In the light of that observation in particular, Mr Anderson departed from the submission that a non-custodial disposal would be appropriate, but submitted that the length of the sentence could and should be reduced to one which would allow the appellant to complete the RSTOP programme but not require him to remain in custody thereafter.

[6] In our opinion, the sheriff was right to regard this as a case of sufficient seriousness to require a custodial sentence. Applying the guidance to be derived from Ogilvie v H. M. Advocate 2002 JC 74 and Oliver, we take the view that the features of the present case that make a custodial sentence necessary and appropriate are the distribution of a significant number of images, and the fact that the range of images possessed included a number in category 4 and a few in category 5. There remains, however, the question of how long the sentence of imprisonment requires to be.

[7] We consider that it is significant mitigation that the appellant had sufficient insight to realise for himself the need to address his behaviour and seek help in identifying why he had offended and how he should avoid future offending. The appellant has been fortunate to have had made available to him in prison participation in the Rolling STOP programme. While we accept that it is too early to make a final assessment of the appellant's progress, we are persuaded in the circumstances that his prison sentence would be of sufficient length if it were such as to permit him to complete the programme which he has begun.
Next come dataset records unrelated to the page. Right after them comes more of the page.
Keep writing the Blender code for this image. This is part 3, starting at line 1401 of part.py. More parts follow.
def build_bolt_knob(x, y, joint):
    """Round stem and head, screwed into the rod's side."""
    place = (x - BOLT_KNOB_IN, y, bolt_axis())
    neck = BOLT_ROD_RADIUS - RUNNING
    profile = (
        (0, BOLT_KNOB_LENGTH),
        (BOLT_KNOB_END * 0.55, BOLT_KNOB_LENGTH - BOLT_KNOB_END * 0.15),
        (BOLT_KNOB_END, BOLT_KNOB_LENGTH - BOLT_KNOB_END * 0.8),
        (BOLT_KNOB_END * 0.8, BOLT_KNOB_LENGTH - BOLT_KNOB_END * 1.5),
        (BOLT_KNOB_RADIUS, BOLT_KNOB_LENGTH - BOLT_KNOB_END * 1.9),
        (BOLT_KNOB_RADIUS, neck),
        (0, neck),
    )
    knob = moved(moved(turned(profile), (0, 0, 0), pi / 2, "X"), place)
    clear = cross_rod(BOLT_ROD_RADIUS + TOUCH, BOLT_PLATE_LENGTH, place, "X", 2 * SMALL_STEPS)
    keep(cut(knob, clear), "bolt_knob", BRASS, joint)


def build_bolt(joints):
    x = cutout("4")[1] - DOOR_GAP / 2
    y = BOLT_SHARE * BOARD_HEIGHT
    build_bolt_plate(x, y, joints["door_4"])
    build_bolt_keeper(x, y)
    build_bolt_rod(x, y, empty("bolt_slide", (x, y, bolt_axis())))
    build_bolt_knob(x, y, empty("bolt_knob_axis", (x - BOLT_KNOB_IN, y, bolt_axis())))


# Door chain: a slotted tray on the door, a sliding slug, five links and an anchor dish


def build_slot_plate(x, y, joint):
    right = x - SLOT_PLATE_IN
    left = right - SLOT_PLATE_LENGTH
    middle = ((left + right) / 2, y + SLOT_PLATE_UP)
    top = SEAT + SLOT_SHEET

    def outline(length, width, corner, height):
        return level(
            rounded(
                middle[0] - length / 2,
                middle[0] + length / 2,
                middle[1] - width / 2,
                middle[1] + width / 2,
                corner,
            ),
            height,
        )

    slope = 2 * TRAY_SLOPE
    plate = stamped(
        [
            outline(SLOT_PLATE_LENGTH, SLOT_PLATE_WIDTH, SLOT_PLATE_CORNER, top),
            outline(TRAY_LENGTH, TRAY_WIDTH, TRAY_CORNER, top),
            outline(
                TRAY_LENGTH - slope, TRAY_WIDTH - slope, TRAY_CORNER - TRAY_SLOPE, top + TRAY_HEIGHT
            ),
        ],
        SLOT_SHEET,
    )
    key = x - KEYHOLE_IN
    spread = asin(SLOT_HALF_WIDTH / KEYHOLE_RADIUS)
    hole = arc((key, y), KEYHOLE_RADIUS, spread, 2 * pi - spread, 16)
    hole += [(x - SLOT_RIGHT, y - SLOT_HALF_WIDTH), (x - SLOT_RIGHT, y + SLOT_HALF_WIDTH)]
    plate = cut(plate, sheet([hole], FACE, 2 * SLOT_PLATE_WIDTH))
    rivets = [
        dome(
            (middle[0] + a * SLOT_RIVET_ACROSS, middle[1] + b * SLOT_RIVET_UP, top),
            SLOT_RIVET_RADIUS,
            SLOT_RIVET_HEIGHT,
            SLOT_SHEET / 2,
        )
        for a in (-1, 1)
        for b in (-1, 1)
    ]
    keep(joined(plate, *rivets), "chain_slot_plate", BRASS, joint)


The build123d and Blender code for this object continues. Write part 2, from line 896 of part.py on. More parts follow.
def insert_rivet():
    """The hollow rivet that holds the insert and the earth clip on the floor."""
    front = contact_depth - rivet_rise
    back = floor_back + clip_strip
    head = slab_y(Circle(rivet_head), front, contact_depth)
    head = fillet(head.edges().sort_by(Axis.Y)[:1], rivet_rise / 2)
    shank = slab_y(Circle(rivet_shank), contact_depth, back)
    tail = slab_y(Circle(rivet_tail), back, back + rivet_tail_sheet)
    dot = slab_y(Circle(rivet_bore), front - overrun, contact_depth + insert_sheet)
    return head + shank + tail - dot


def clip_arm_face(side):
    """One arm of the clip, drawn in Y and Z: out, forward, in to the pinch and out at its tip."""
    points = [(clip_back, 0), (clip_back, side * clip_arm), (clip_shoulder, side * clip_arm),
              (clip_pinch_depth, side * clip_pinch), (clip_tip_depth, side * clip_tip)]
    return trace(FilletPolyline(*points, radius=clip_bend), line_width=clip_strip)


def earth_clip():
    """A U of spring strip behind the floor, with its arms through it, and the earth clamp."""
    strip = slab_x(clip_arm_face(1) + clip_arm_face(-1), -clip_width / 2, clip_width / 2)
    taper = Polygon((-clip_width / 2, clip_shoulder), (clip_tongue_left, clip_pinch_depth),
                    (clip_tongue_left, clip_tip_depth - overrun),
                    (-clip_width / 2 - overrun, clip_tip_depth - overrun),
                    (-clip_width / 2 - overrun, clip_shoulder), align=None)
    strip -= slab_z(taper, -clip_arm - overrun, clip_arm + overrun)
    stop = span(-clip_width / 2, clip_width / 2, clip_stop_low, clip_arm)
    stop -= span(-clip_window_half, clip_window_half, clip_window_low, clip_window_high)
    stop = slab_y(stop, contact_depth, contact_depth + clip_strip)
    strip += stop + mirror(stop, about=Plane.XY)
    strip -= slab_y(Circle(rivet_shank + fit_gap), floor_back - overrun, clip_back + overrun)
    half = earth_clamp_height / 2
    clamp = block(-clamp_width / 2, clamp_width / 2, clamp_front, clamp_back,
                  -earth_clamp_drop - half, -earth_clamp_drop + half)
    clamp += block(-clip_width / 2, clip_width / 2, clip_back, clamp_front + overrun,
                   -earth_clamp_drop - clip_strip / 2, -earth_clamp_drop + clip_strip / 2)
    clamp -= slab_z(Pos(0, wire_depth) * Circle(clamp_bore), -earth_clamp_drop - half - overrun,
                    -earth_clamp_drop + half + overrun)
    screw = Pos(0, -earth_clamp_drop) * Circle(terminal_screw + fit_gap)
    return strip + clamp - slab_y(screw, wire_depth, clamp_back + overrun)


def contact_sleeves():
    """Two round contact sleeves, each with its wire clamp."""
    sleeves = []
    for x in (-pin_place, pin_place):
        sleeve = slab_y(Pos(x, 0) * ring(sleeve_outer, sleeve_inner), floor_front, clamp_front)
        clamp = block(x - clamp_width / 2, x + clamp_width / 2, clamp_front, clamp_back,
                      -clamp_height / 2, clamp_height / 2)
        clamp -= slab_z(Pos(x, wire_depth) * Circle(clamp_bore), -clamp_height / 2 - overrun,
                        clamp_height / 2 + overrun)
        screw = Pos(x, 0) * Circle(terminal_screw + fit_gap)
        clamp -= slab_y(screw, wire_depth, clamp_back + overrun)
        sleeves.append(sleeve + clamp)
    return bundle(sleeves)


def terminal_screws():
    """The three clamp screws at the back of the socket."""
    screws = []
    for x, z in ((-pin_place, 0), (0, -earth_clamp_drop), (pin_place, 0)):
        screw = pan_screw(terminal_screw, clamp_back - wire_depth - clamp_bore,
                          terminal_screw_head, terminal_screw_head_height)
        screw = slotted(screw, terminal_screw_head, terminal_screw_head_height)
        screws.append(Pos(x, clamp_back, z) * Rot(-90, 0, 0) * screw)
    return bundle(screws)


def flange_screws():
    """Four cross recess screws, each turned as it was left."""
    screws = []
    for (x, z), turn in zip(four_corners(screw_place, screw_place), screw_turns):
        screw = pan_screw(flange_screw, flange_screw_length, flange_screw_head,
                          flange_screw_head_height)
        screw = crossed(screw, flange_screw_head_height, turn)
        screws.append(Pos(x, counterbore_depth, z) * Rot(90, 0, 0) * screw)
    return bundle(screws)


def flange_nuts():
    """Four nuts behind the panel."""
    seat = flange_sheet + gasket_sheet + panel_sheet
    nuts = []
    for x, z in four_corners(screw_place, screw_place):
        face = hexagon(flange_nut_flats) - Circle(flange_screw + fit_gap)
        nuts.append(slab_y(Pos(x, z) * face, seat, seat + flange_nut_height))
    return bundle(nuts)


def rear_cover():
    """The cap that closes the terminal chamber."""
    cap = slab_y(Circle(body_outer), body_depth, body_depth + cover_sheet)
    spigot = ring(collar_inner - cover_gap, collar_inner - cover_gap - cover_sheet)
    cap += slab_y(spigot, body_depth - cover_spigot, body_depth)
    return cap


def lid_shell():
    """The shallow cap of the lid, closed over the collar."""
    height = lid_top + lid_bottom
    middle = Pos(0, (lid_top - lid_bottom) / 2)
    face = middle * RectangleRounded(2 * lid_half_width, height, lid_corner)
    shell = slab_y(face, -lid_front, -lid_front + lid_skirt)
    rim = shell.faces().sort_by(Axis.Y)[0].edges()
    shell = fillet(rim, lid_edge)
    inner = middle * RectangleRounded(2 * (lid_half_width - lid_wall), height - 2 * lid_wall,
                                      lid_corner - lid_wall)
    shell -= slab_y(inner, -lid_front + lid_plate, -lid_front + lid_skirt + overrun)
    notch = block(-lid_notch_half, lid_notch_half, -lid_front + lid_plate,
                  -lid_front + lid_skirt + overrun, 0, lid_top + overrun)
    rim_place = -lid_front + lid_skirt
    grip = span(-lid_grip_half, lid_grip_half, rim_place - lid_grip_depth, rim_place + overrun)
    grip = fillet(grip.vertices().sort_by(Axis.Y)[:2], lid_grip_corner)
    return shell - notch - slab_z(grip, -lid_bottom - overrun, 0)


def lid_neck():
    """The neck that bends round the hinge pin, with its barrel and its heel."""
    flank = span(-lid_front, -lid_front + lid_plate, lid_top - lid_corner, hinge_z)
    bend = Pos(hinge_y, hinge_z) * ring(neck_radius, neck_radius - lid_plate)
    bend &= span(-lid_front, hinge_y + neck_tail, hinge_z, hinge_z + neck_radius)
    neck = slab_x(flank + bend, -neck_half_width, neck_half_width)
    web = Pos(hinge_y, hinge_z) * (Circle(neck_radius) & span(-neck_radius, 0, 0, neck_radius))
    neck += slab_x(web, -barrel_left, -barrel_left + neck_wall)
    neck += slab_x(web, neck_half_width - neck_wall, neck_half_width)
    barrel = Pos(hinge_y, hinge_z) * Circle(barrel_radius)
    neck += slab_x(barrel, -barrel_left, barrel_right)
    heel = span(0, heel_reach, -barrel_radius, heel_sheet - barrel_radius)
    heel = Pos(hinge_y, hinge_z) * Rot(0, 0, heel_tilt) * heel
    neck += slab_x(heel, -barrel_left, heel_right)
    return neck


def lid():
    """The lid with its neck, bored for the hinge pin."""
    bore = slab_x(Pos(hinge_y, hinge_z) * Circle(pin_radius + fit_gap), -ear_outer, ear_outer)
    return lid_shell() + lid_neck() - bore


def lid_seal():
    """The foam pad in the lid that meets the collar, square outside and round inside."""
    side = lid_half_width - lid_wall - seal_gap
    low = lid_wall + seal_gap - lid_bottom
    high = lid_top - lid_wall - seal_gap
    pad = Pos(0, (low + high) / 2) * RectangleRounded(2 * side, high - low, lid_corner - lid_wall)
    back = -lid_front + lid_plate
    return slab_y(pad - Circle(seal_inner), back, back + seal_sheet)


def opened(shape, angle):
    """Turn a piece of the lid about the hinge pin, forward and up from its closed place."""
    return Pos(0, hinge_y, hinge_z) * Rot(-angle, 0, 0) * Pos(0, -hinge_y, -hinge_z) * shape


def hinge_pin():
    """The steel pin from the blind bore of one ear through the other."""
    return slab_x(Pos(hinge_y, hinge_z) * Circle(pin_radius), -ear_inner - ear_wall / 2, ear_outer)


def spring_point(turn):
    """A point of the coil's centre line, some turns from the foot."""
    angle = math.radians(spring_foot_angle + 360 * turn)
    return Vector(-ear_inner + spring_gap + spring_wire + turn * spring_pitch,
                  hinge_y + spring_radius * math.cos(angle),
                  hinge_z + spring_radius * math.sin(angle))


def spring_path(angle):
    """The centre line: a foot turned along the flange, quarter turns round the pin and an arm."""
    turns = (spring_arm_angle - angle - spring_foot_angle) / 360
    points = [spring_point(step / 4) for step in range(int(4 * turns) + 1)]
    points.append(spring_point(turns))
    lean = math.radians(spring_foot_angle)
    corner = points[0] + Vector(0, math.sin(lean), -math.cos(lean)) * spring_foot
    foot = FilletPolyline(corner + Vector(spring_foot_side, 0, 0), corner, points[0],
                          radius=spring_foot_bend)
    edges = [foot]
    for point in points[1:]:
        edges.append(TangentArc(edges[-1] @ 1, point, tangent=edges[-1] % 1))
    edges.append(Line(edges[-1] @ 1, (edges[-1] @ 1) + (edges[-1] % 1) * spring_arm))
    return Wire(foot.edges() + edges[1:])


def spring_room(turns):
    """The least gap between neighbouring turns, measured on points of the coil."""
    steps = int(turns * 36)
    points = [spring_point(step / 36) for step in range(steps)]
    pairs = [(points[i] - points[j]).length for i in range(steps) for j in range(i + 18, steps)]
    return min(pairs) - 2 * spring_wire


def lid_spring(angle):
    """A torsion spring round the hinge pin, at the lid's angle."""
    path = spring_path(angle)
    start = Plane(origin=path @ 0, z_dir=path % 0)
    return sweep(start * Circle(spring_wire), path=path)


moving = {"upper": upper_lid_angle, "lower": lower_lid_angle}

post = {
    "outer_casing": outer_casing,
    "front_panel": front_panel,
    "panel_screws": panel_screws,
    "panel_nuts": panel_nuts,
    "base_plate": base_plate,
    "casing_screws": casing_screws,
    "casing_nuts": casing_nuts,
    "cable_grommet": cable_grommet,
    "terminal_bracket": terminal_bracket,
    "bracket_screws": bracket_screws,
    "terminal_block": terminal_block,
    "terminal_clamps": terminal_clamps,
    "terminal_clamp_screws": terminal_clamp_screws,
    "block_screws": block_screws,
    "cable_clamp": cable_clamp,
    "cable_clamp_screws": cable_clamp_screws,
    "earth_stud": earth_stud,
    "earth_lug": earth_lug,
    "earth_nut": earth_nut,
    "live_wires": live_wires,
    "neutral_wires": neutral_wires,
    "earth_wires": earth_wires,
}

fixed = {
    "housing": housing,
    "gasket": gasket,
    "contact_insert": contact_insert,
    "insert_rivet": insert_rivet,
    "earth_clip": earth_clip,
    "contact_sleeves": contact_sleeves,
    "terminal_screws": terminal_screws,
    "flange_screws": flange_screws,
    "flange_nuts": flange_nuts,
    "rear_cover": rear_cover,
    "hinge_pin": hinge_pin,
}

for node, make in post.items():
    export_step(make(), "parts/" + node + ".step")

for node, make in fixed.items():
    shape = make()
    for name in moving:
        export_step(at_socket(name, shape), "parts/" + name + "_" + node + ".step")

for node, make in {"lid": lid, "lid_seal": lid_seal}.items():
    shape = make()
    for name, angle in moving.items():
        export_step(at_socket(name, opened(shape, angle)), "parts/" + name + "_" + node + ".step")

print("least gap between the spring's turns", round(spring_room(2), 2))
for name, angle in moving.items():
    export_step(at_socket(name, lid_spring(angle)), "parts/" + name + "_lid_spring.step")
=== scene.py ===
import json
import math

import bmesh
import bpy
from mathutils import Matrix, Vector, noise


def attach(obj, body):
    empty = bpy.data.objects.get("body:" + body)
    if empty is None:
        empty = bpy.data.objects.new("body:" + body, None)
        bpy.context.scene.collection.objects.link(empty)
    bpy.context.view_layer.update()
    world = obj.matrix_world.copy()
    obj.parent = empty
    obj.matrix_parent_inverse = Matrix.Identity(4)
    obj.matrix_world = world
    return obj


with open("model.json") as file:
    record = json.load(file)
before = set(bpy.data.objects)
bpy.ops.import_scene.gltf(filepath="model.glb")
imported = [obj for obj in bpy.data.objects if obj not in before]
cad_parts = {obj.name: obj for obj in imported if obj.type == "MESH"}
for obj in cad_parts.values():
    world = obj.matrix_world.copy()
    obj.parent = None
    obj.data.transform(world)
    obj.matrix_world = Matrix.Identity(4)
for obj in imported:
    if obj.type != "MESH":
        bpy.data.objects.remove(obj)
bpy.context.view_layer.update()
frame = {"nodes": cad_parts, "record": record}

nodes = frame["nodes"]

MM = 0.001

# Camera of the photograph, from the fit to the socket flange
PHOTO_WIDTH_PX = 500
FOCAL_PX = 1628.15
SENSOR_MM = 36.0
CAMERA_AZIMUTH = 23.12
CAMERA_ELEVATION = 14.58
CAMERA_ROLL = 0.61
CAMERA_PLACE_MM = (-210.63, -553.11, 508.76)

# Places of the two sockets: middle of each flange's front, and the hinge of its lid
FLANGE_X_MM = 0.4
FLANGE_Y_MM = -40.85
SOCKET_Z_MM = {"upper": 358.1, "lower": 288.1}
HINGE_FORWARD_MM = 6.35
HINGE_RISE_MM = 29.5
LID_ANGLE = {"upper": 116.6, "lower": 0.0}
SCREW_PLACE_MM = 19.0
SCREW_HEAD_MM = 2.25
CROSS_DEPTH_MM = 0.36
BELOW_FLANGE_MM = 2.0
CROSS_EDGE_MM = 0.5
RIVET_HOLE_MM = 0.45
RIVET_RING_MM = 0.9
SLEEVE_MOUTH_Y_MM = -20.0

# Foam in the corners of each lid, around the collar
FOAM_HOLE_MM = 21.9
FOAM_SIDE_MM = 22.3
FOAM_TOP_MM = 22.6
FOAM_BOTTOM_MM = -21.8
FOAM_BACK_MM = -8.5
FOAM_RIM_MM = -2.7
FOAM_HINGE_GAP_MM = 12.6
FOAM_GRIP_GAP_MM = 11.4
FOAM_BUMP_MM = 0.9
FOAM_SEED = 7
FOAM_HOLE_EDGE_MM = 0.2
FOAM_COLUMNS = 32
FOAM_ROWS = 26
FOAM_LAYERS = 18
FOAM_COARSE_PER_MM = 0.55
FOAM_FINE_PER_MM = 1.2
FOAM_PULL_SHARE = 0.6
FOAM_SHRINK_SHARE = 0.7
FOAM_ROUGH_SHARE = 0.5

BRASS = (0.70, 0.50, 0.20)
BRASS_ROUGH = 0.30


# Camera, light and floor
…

[8] In the result, therefore, we shall allow the appeal, quash the sentence of two years imprisonment imposed by the sheriff, and substitute a sentence of sixteen months imprisonment. That sentence is calculated on the basis of a starting point of two years, and the same percentage discount in respect of the appellant's early plea as the sheriff applied, namely one third. It will permit completion of the Rolling STOP programme before the appellant becomes due for release.